In sociological theory of embodiment or “incorporation”, this naturalizing effect is seen as an important stance of validating organizational and complexity reducing structures of the social (Jäger 2004), for example the understanding of the world in terms of binaries such as nature and culture.


From the outlined theoretical/methodical perspective I have traced the continuous performance of the nature/culture dualism (as a social construction) and the respective incorporation of the body in the ads of the outdoor industry.

This dualism is clearly manifest in the propositions of many visual images and their captions. The outdoors as a natural space is typically depicted as the non-human, the non-technical or non-artificial. The images provide the idea of a pure and exclusive nature and they evoke - via kinaesthetic effects - purified nature feelings. Furthermore, these images rely on topoi such as escaping from artificial surroundings and “going nature”. The outdoors thus appears as a late-modern arcadia where members of an urbanised and technology-based society can regain freedom and self-affirmation.

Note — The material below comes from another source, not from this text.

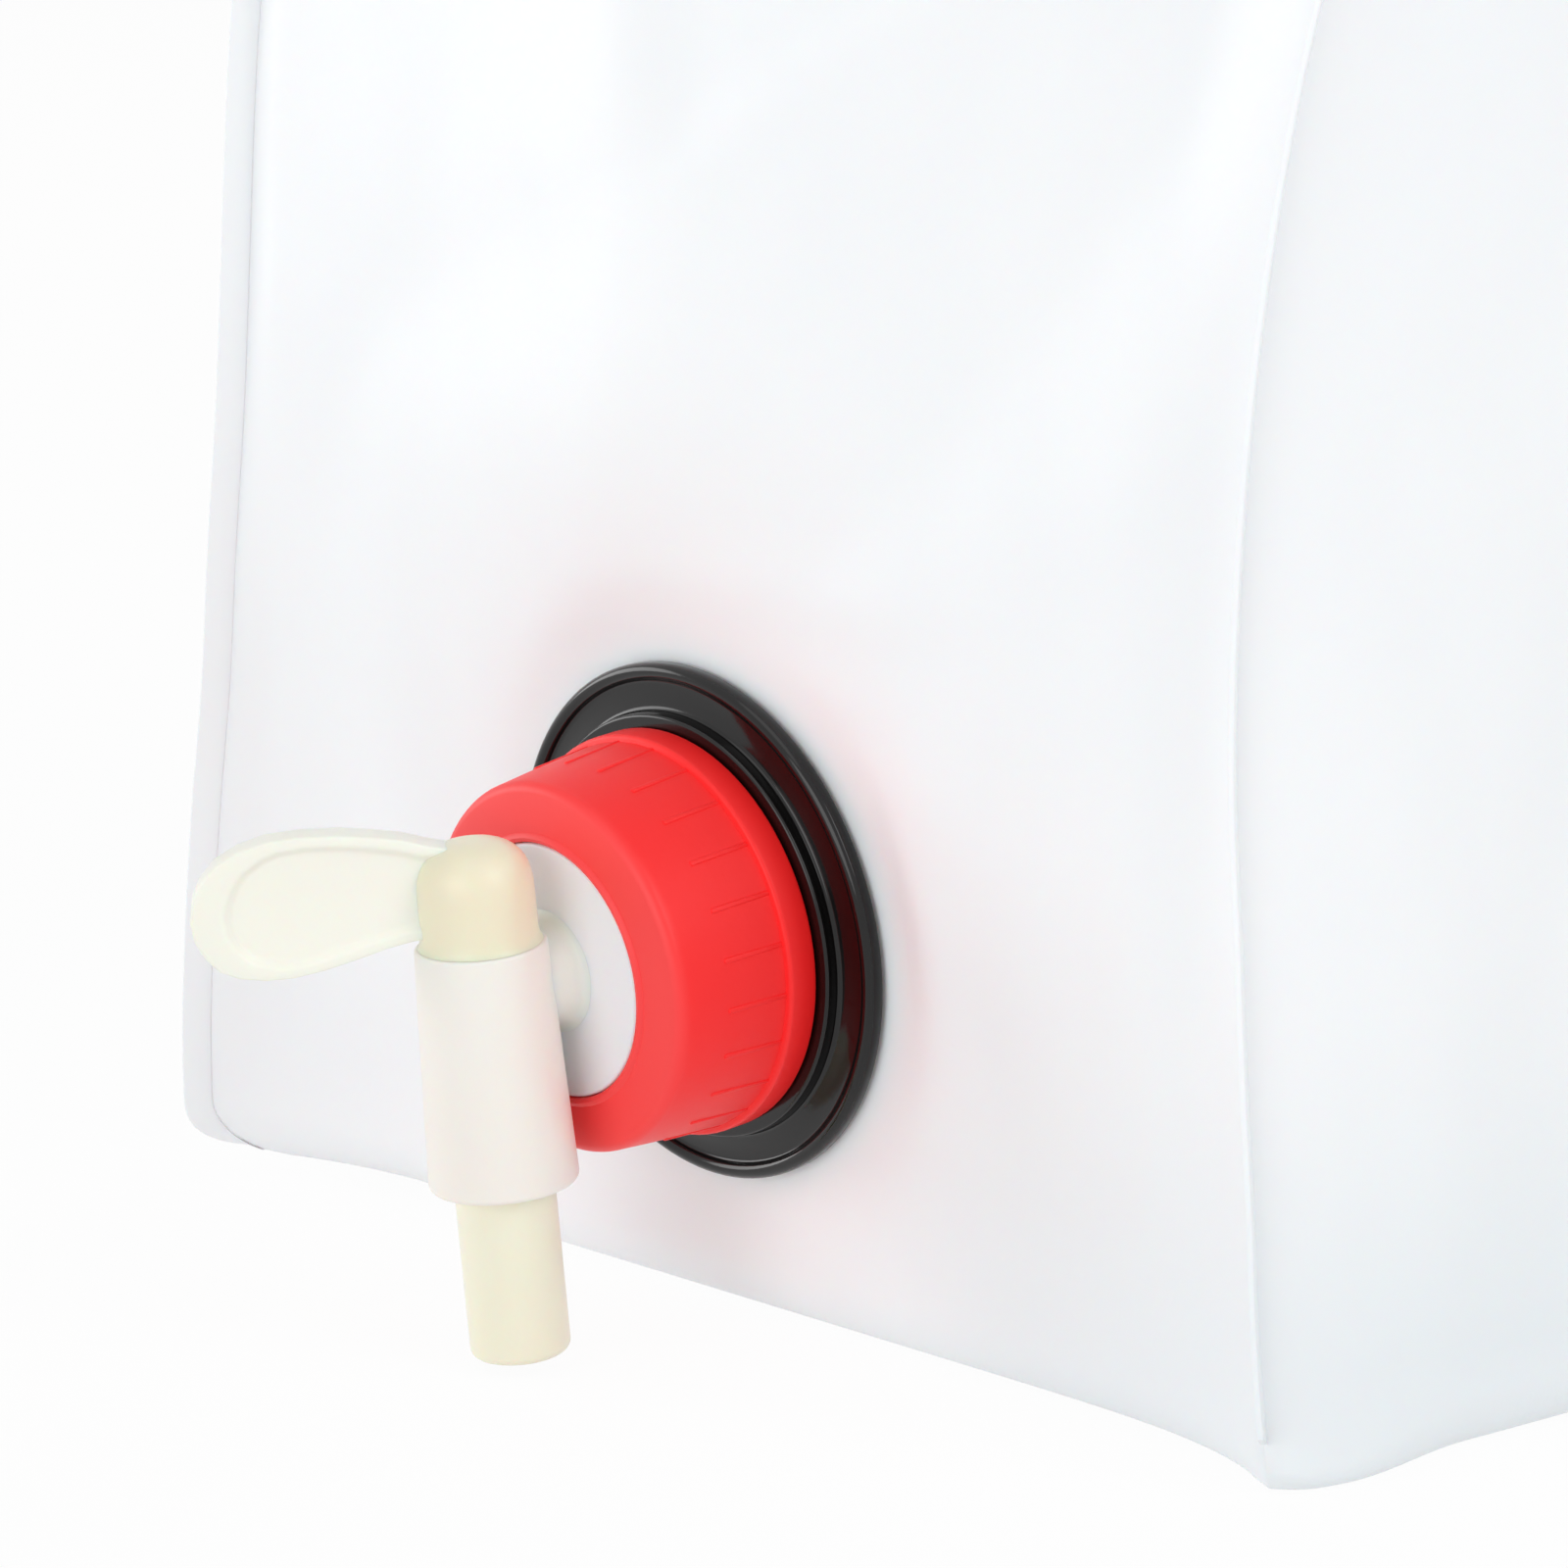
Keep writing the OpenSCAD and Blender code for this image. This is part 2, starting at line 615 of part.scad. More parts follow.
module lever_plug() {
    nozzle_round = 1.2;
    color("#efe9cf") at_tap() rotate([0, 0, 180 + lever_angle]) difference() {
        union() {
            difference() {
                rotate_extrude() polygon(concat(
                    [[0, nozzle_end]],
                    arc([plug_r - nozzle_round, nozzle_end + nozzle_round], nozzle_round, 270, 360),
                    [[plug_r, hub_base + 1], [0, hub_base + 1]]));
                ring(plug_r + 1, plug_r - snap_depth - slide_fit, snap_z - seat, snap_z + snap_h + seat);
                for (z = [upper_ring_z, lower_ring_z])
                    ring(plug_r + 1, groove_r, z - groove_h / 2, z + groove_h / 2);
            }
            translate([0, 0, hub_base]) rotate_extrude() {
                square([hub_r, hub_h - hub_round]);
                square([hub_r - hub_round, hub_h]);
                intersection() {
                    translate([hub_r - hub_round, hub_h - hub_round]) circle(r = hub_round);
                    square([hub_r, hub_h]);
                }
            }
            lever();
        }
        translate([0, 0, nozzle_end - 1]) cylinder(r = outlet_r, h = outlet_depth + 1);
        translate([0, 0, nozzle_end]) cylinder(r = flow_r, h = port_r - nozzle_end);
        rotate([0, -90, 0]) cylinder(r = port_r, h = plug_r + 1);
    }
}

module o_ring(z) {
    color("#202020") at_tap() translate([0, 0, z]) rotate_extrude()
        translate([plug_r + slide_fit - seal_fit - o_ring_t / 2, 0]) circle(r = o_ring_t / 2);
}

module upper_o_ring() {
    o_ring(upper_ring_z);
}

module lower_o_ring() {
    o_ring(lower_ring_z);
}

// ---------- handle ----------

// The front half: its foot lies on the film, its loop meets the other half
module handle_half() {
    difference() {
        slab(handle_w, handle_low, handle_high, -handle_t, -touch, corner_r);
        slab(handle_w - 2 * grip_side, gap_low, gap_high, -handle_t - 1, 1, corner_r);
        translate([-handle_w, -seam_half - touch, handle_low - 1])
            cube([2 * handle_w, handle_t, seam_z + band_h + free - handle_low + 1]);
    }
}

module handle_front() {
    color("#1b1b1b") {
        handle_half();
        each_pin() translate([0, 0, -handle_t + 1]) cylinder(r = pin_r, h = handle_t + 1);
    }
}

module handle_back() {
    color("#1b1b1b") difference() {
        mirror([0, 1, 0]) handle_half();
        each_pin() translate([0, 0, -handle_t - 1]) cylinder(r = pin_r + touch, h = handle_t + 1);
    }
}

front_panel();
back_panel();
left_side_panel();
right_side_panel();
bottom_panel();
spout_neck();
inner_film_gasket();
outer_film_gasket();
outer_flange();
mouth_gasket();
ring_nut();
tap_body();
lever_plug();
upper_o_ring();
lower_o_ring();
handle_front();
handle_back();
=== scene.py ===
# %% [markdown]
# # A film container with a lever tap
# This lesson dresses a container for liquid detergent: a soft frosted bag that stands on its own,
# with a black clamping flange, a red ring nut and a white tap with a cream lever. The solids come
# from the CAD frame. They give every size, and the scene adds the soft shapes and the finishes.

# %% Load the frame
import bisect
import math
import bpy
from mathutils import Matrix, Vector, noise


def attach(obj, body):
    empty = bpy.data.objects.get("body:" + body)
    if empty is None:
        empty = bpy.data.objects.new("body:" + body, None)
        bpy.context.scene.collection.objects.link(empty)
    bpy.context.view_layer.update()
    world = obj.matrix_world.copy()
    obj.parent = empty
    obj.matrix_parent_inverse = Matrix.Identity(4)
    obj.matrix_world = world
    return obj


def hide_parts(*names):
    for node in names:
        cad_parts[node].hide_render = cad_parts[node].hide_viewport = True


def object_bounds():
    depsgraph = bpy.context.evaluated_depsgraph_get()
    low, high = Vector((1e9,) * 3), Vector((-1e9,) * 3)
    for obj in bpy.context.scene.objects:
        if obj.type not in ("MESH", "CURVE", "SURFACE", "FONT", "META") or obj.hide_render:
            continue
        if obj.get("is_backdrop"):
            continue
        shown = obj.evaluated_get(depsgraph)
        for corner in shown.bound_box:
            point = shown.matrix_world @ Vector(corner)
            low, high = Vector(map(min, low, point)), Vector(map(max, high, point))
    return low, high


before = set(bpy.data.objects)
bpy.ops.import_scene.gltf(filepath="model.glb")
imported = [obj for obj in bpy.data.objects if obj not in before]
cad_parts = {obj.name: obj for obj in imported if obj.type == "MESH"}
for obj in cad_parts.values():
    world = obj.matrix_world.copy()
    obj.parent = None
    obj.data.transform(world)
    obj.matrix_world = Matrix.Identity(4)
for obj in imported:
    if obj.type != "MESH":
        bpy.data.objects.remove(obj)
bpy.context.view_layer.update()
bpy.ops.object.select_all(action="DESELECT")
MM = 0.001

# %% [markdown]
# ## The camera
# A long lens from one metre away keeps the edges of the base nearly parallel. It stands level, a
# little above the mouth, and looks at the container from its right front corner.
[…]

Surely, this construction of a quiet zone where you can recover from an over-directed working life obscures the fact that it is precisely the satisfaction of this need which reproduces the functionality for this working life.
Likewise, the idea of regaining freedom obscures the fact that the proposed dress code for the outdoors can also be seen as a disciplinary action of the outdoor industry. The outdoor body as constructed by the images is not only fit and well trained but uniformly dressed in hi-end functional wear.